• _Given exercise_: Quote, with no changes, the lines that run from the top of the material to the line with "on the origin.", both included.

• _Information provided_:
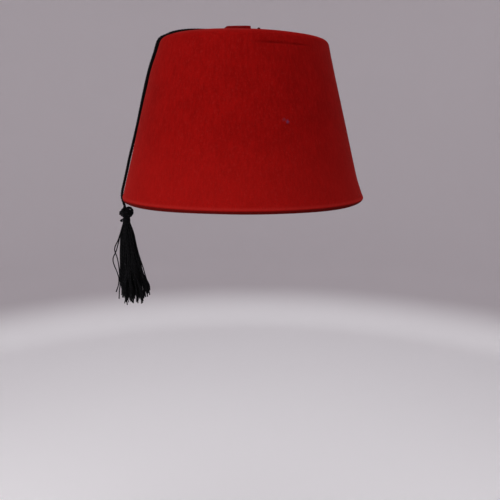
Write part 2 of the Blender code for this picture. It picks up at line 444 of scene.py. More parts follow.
class Yarn:
    """A straight round thread, modelled once, whose copies are laid along any line."""

    def __init__(self, sides: int, rings: int) -> None:
        """Model the straight thread, one long and one in radius, standing on the origin.

        Args:
            sides: The number of flats round the thread.
            rings: The number of lengths that it can bend between.
        """
        self.rings = rings
        choose()
        bpy.ops.mesh.primitive_cylinder_add(
            vertices=sides,
            radius=1.0,
            depth=1.0,
            end_fill_type="NGON",
            calc_uvs=True,
            location=(0.0, 0.0, 0.5),
        )
        self.item = bpy.context.view_layer.objects.active
        bpy.ops.object.transform_apply(location=True, rotation=True, scale=True)
        left = rings
        for step in (100, 10):
            while left % step == 0:
                self._cut(step)
                left //= step
        if left > 1:
            self._cut(left)
        bpy.ops.object.shade_smooth_by_angle(angle=math.radians(60.0))
        self.item.hide_render = True

    def _cut(self, parts: int) -> None:
        """Cut every length of the thread into equal parts.

        Args:
            parts: How many parts each length becomes.
        """
        heights = read_points(self.item)[:, 2][edge_ends(self.item)]
        select_edges(self.item, np.abs(heights[:, 0] - heights[:, 1]) > 1e-7)
        with editing(self.item):
            bpy.ops.mesh.subdivide(number_cuts=parts - 1)

    def lay(self, name: str, line: Line, radius: float | np.ndarray) -> Piece:
        """Copy the thread and bend the copy along a line.

        Args:
            name: The name of the copy.
            line: The points that the thread's middle follows.
            radius: The thread's radius, or one for each ring from start to end.

        Returns:
            The bent thread, whose UV map holds the turn round it and the metres along it.
        """
        even = even_line(line, count=self.rings + 1)
        across, aside = carried_frames(even)
        laid = self.item.copy()
        laid.data = self.item.data.copy()
        laid.name = name
        laid.hide_render = False
        bpy.context.scene.collection.objects.link(laid)
        straight = read_points(laid)
        ring = np.rint(straight[:, 2] * self.rings).astype(int)
        wide = np.broadcast_to(np.asarray(radius, float), (self.rings + 1,))[ring, None]
        out = straight[:, :1] * across[ring] + straight[:, 1:2] * aside[ring]
        write_points(laid, even[ring] + wide * out)
        corners = np.zeros(len(laid.data.loops), int)
        laid.data.loops.foreach_get("vertex_index", corners)
        chart = np.zeros(len(corners) * 2)
        laid.data.uv_layers[0].data.foreach_get("uv", chart)
        chart = chart.reshape(-1, 2)
        chart[:, 1] = straight[corners, 2] * line_length(even)
        laid.data.uv_layers[0].data.foreach_set("uv", chart.ravel())
        return laid

    def discard(self) -> None:
        """Remove the straight thread once its copies are laid."""
        bpy.data.objects.remove(self.item, do_unlink=True)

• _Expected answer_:
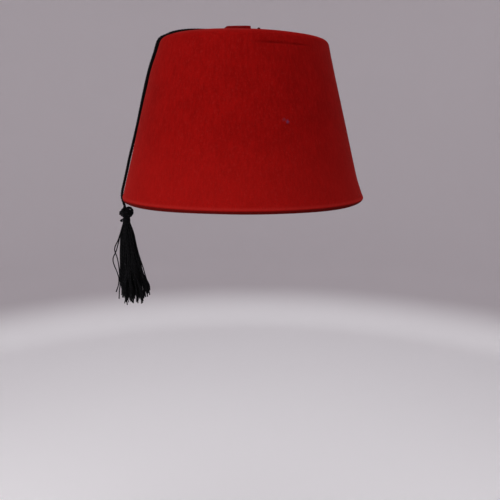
Write part 2 of the Blender code for this picture. It picks up at line 444 of scene.py. More parts follow.
class Yarn:
    """A straight round thread, modelled once, whose copies are laid along any line."""

    def __init__(self, sides: int, rings: int) -> None:
        """Model the straight thread, one long and one in radius, standing on the origin.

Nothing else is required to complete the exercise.